Abbott’s wish became reality this summer. His return to Valley Parade continued a post-playing career that began at Leeds United’s Academy under Brian Kidd. Appointed head of recruitment, Abbott was also put in charge of an Under-14s side that featured Aaron Lennon and James Milner. Others to have come under his guidance at Thorp Arch included Danny Rose, Fabian Delph and Jonny Howson. Youth development is something that Abbott is keen to develop at Bradford.
“In the next few windows, we want to develop that side of the club,” he added. “In the past, lads like Seamus Coleman have slipped through my fingers. At Carlisle, we bid £25,000 but Everton came in the next day with £50,000.
“We also had (on loan) the likes of Ben Marshall, Adam Clayton, James Chester, Joe Garner, Gary Madine and Oliver Norwood. But all lads I couldn’t buy because we just didn’t have the money to do so. Adam Clayton, for instance, would have cost £20,000 but the club couldn’t do it, they had to live for the now. Here, though, I will be able to back my judgement by paying money for young players.”
As for the window that has just ended, Abbott added: “It was so busy but, as a club, we did some good work. I enjoyed it. I know most, if not all, the agents and they know me. They got quite used to me saying, ‘We’re Bradford, not Barcelona’ during negotiations.”
Considering his five years in charge at Brunton Park brought two Wembley visits and a series of mid-table finishes despite having one of the lowest budgets in League One, Abbott’s absence from front-line management since that 2013 sacking is a surprise.
There have been offers, he admits. But one unsavoury episode during his time in Cumbria left a deep wound.
“It was a Sunday afternoon and I was watching football at home,” explains Abbott, his face suddenly deadly serious. “We’d lost the day before. I went to check my phone upstairs and saw it was a private number that had rung.
“That was strange in itself. It is either a top, top manager who doesn’t give his number away or someone I don’t know who has got hold of my number. Anyway, I listened to the message. This is how it went: ‘Abbott, you fat Yorkshire b*****. Get out of our club and if you don’t, we will burn your house down with your wife and kids in it’.

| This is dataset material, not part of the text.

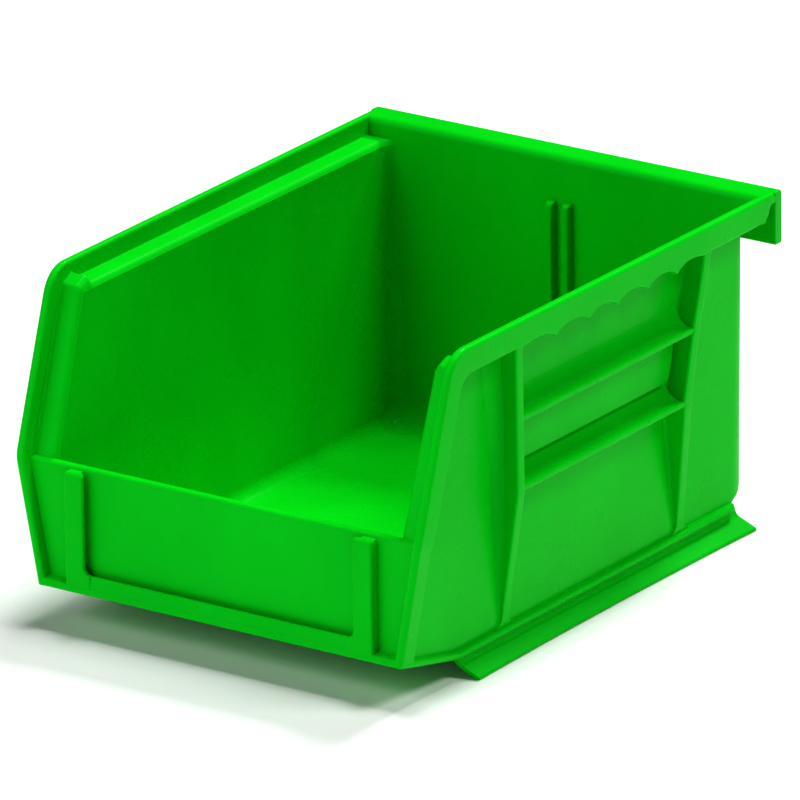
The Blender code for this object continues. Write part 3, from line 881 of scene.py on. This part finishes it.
def moulded_plastic():
    """Satin green polypropylene: faint flow marks, a fine grain and slightly uneven gloss."""
    material = bpy.data.materials.new("moulded_green")
    material.use_nodes = True
    tree = material.node_tree
    nodes, links = tree.nodes, tree.links
    shader = nodes["Principled BSDF"]
    shader.inputs["Specular IOR Level"].default_value = 0.07
    shader.inputs["Specular Tint"].default_value = (0.12, 1.0, 0.6, 1.0)
    shader.inputs["IOR"].default_value = 1.49
    place = nodes.new("ShaderNodeTexCoord").outputs["Object"]

    def noise(scale, detail, stretch=(1, 1, 1)):
        mapping = nodes.new("ShaderNodeMapping")
        mapping.inputs["Scale"].default_value = stretch
        texture = nodes.new("ShaderNodeTexNoise")
        texture.inputs["Scale"].default_value = scale
        texture.inputs["Detail"].default_value = detail
        links.new(place, mapping.inputs["Vector"])
        links.new(mapping.outputs["Vector"], texture.inputs["Vector"])
        return texture.outputs["Fac"]

    tint = nodes.new("ShaderNodeValToRGB")
    tint.color_ramp.elements[0].position = 0.30
    tint.color_ramp.elements[0].color = (0.0010, 0.495, 0.0080, 1)
    tint.color_ramp.elements[1].position = 0.72
    tint.color_ramp.elements[1].color = (0.0018, 0.555, 0.0105, 1)
    links.new(noise(45.0, 4.0, (1, 1, 0.5)), tint.inputs["Fac"])
    links.new(tint.outputs["Color"], shader.inputs["Base Color"])

    gloss = nodes.new("ShaderNodeMapRange")
    gloss.inputs["To Min"].default_value = 0.24
    gloss.inputs["To Max"].default_value = 0.33
    links.new(noise(120.0, 3.0), gloss.inputs["Value"])
    links.new(gloss.outputs["Result"], shader.inputs["Roughness"])

    grain = nodes.new("ShaderNodeBump")
    grain.inputs["Strength"].default_value = 0.12
    grain.inputs["Distance"].default_value = 0.00004
    links.new(noise(2600.0, 2.0), grain.inputs["Height"])
    waviness = nodes.new("ShaderNodeBump")
    waviness.inputs["Strength"].default_value = 0.25
    waviness.inputs["Distance"].default_value = 0.00025
    links.new(noise(55.0, 1.0), waviness.inputs["Height"])
    links.new(grain.outputs["Normal"], waviness.inputs["Normal"])
    links.new(waviness.outputs["Normal"], shader.inputs["Normal"])
    return material


# ---------------------------------------------------------------- studio


def floor():
    mesh = bmesh.new()
    bmesh.ops.create_grid(mesh, x_segments=1, y_segments=1, size=4.0)
    data = bpy.data.meshes.new("studio_floor")
    mesh.to_mesh(data)
    mesh.free()
    plane = bpy.data.objects.new("studio_floor", data)
    bpy.context.scene.collection.objects.link(plane)
    material = bpy.data.materials.new("studio_white")
    material.use_nodes = True
    shader = material.node_tree.nodes["Principled BSDF"]
    shader.inputs["Base Color"].default_value = (0.86, 0.86, 0.86, 1)
    shader.inputs["Roughness"].default_value = 0.9
    shader.inputs["Specular IOR Level"].default_value = 0.1
    data.materials.append(material)


def area_light(name, place, target, size, power):
    data = bpy.data.lights.new(name, "AREA")
    data.shape = "RECTANGLE"
    data.size, data.size_y = size
    data.energy = power
    light = bpy.data.objects.new(name, data)
    light.location = place
    light.rotation_euler = (Vector(target) - Vector(place)).to_track_quat("-Z", "Y").to_euler()
    bpy.context.scene.collection.objects.link(light)


def studio():
    centre = (0.0, 0.0, 0.04)
    area_light("overhead", (0.0, 0.2, 3.2), centre, (0.6, 0.6), 36)
    area_light("overhead_back", (0.2, 1.8, 2.6), centre, (0.8, 0.8), 70)
    area_light("front_high", (-0.8, -2.6, 2.4), centre, (1.0, 0.8), 12)
    area_light("front_sheet", (-1.6, -3.2, 1.6), centre, (4.0, 3.0), 55)
    area_light("right_high", (2.1, 0.6, 2.7), centre, (0.9, 0.9), 38)
    world = bpy.data.worlds.new("studio")
    bpy.context.scene.world = world
    world.use_nodes = True
    background = world.node_tree.nodes["Background"]
    background.inputs["Color"].default_value = (1, 1, 1, 1)
    background.inputs["Strength"].default_value = 0.02
    bpy.context.scene.view_settings.view_transform = "Standard"
    bpy.context.scene.view_settings.look = "Medium High Contrast"


def camera():
    """Long lens from the front right, a third of the way up."""
    azimuth, elevation, roll = (math.radians(angle) for angle in (34.754, 20.015, -0.849))
    distance = 2.7096
    target = Vector((-0.000213, 0.00012, 0.039094))
    back = Vector(
        (
            math.sin(azimuth) * math.cos(elevation),
            -math.cos(azimuth) * math.cos(elevation),
            math.sin(elevation),
        )
    )
    right = Vector((0, 0, 1)).cross(back).normalized()
    up = back.cross(right)
    turned_right = right * math.cos(roll) + up * math.sin(roll)
    turned_up = up * math.cos(roll) - right * math.sin(roll)
    data = bpy.data.cameras.new("camera")
    data.sensor_width = 36.0
    data.lens = 572.9
    data.clip_end = 20.0
    view = bpy.data.objects.new("camera", data)
    spin = Matrix((turned_right, turned_up, back)).transposed().to_4x4()
    view.matrix_world = Matrix.Translation(target + back * distance) @ spin
    bpy.context.scene.collection.objects.link(view)
    bpy.context.scene.camera = view


def build():
    plastic = moulded_plastic()
    tub(plastic)
    rims(plastic)
    ledges(plastic)
    front_panel(plastic)
    label_frame(plastic)
    upright_ribs(plastic)
    panel_ribs(plastic)
    name_panels(plastic)
    bottom_bands(plastic)
    stacking_rails(plastic)
    hanger(plastic)
    divider_ribs(plastic)
    floor()
    studio()
    camera()


build()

“I clicked it off and was white when I came downstairs. (Wife) Sally could see something was wrong so I told her. She listened and then said: ‘You owe them nothing’. But I didn’t want to resign and it was another 12 months before I left. That moment, though, made it dawn on me that no matter what you do and achieve – two cup finals and so on – these people will always be like that.
“I didn’t deserve that, my family didn’t deserve that and I didn’t want management after that.”
The Greg Abbott story...
Released by Coventry City, Greg Abbott joined Bradford City in 1982 and went on to make 343 appearances during a nine-year spell.
Stints at Halifax Town and Hull City followed before a move into coaching with Leeds United’s Academy. He became assistant manager at Carlisle United in 2006, taking the top job two years later.
During five years at the helm, Carlisle twice reached Wembley in the Johnstone’s Paint Trophy, winning the competition in 2011. Just before that final triumph over Brentford, Abbott was offered the chance to manage Bradford.
“I nearly accepted, almost backed my ability to turn it round,” recalls Abbott. “It should have been a no-brainer, as Carlisle were a division above and Bradford were in a bit of a mess.
“Bradford knew this, which is why I was basically told: ‘The only thing we can pull on is your heart-strings. The finances will be less, the club is in a worse position than yours but we want you to become our manager’. It nearly worked but I’d told the Carlisle chairman, after losing at Wembley (to Southampton in 2010), that I’d take him back and win it. So, I stayed.”
Sacked two years later, Abbott had spells working under Shaun Derry at Notts County and Cambridge United before returning to Valley Parade in the summer.